Nitro has a similar bytecode-sandwich-like structure; to prove fraud in Nitro, the node’s Go code is compiled into WebAssembly (Wasm), the individual instructions of which are ultimately similarly dissected over to zero-in on an invalid state update. There is, however, a crucial difference: Nitro, being essentially the EVM, periodically produces Ethereum-esque blocks; we can think of these blocks as natural state-checkpoints within a larger assertion of an L2 state update. Nitro takes advantage of this by splitting the interactive fraud proof game into 2 phases: first, two disputing parties narrow down their disagreement to a single block; then (and only then) do they compile the block to Wasm, and thereby continue to narrow down their dispute to Wasm instruction. Thus, this Wasm compilation step only needs to happen when a dispute occurs.

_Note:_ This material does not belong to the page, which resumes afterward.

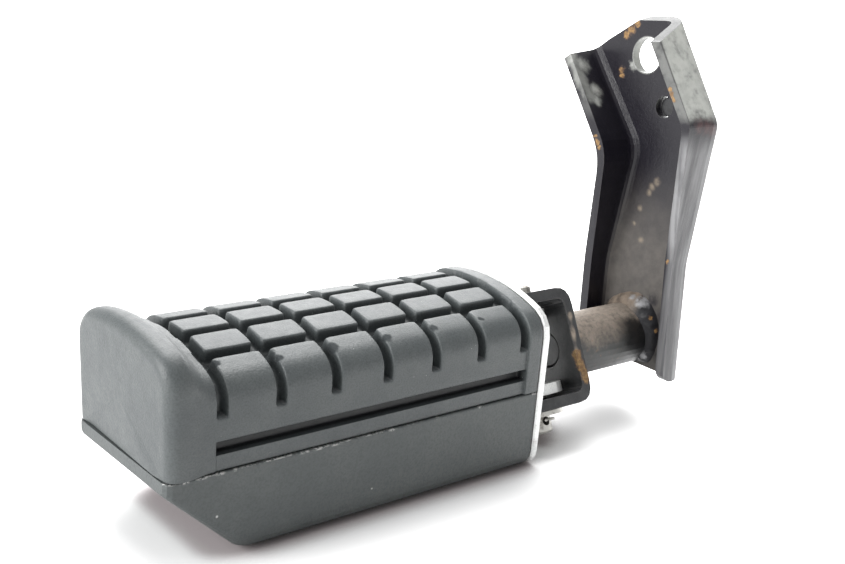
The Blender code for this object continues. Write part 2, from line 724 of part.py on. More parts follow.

It’s worth reiterating this distinction: in classic, the code executed in the happy/common case is equivalent to the code used in a fraud proof, whereas in Nitro, we can have different contexts for the two cases for execution and for proving. When a claim is being disputed, we ultimately compile down to Wasm bytecode, but in the happy/common case, we can execute the node’s Go code natively, i.e., in whatever execution environment one’s machine uses. Essentially, Nitro is capable of being even more “optimistic” in its execution, compiling to Wasm only just-in-time as required. The common case of native execution is happily far faster and more performant, and better node performance, of course, translates to lower fees for end users.
Calldata Compression
Typically, the bulk of an Arbitrum Rollup transaction’s fee is covering the cost to post its data on Ethereum. Fundamentally, any rollup must post data on L1 sufficient for reconstruction and validation of the L2 state; beyond that, L2s can be flexible in deciding on what data format to use. Given the relatively high cost of posting data to L1, a natural optimization is to (losslessly) compress data before posting it on L1, and have the L2 environment handle decompressing it.
The flexibility that Arbitrum core architecture offers meant that even in the classic AVM, such decompression could have been implemented in principle. However, given that the AVM was custom-built for Arbitrum, this would have meant building a custom, hand-rolled implementation of a compression algorithm, which, practically speaking, represented a prohibitively high technical risk.
The Nitro architecture, however, fundamentally requires only that its VM can be compiled down to Wasm; so not just Geth, but any Go code can be incorporated. Thus, Nitro can (and does) use widely used, battle-tested compression libraries for calldata compression, and thus significantly reduces the cost of posting transaction batches.
Note that supporting calldata compression also requires a more sophisticated mechanism for determining the price of calldata and ensuring that batch posters are ultimately properly compensated, a mechanism which Nitro also introduces.
Closer EVM Compatibility
The classic AVM achieved a strong degree of EVM compatibility with its ability to handle any EVM opcodes. However, being a distinct VM, the AVM’s internal behavior in some ways diverged with that of the EVM. Most noticeable for smart contract developers was the denomination of “ArbGas”, whose units didn’t correspond to Ethereum L1 gas; e.g., a simple transfer takes 21,000 gas on L1 but over 100,000 ArbGas in the AVM. This meant that contracts that included gas calculation logic that were initially built for L1 had to be modified accordingly to be deployed on L2, and likewise with any client-side tooling with similar hardcoded expectations about a chain’s gas. With Nitro, gas on L1 and L2 essentially correspond 1:1.
(Note that transactions have to cover the total cost of both L2 execution and L1 calldata; the value returned by Arbitrum nodes' eth_estimateGas
RPC — and in turn, the value users will see in their wallets — is calculated to be sufficient to cover this total cost. See 2-D fees for more.)
Additionally, node functionality peripheral to execution itself, but still important / expected by much tooling and infrastructure — e.g. support for transaction tracing — is essentially inherited out-of-the-box in Nitro, giving Nitro stronger compatibility with Ethereum not just within its virtual machine, but also with how clients interact with it.
In short, there’s no better way to achieve Ethereum compatibility than to reuse the Ethereum software itself.
Simplicity
Having code that is as simple and easy to reason about as possible is important for L2 systems, which are inevitably complex. The classic stack represents a large codebase built in-house, which requires a fair amount of time and overhead to understand. The AVM together with ArbOS effectively constitute a full blockchain protocol built from the ground up. Since the AVM was custom-built, with no high-level languages yet created for it, the ArbOS logic had to be implemented in what was essentially a custom language — called “mini” — along with a mini-to-AVM compiler.
Nitro’s direct usage of Geth means most of the work of creating an L2 VM is inherited right out of the box. The ArbOS custom logic (which, happily, can now be written in Go instead of mini), is much slimmer than in the classic stack; since the work of emulating the EVM is now handled by the Geth software, ArbOS needs only to implement the things specific and necessary for layer 2 (i.e., L1/L2 gas accounting, special message types for cross-chain transactions, etc.) Leaner, simpler code — much of which directly inherits engineering hours that have been put into an Ethereum-Geth itself — makes it a system that’s far more accessible for auditors and contributors, giving us strong confidence in its implementation security that will only harden as the ecosystem grows.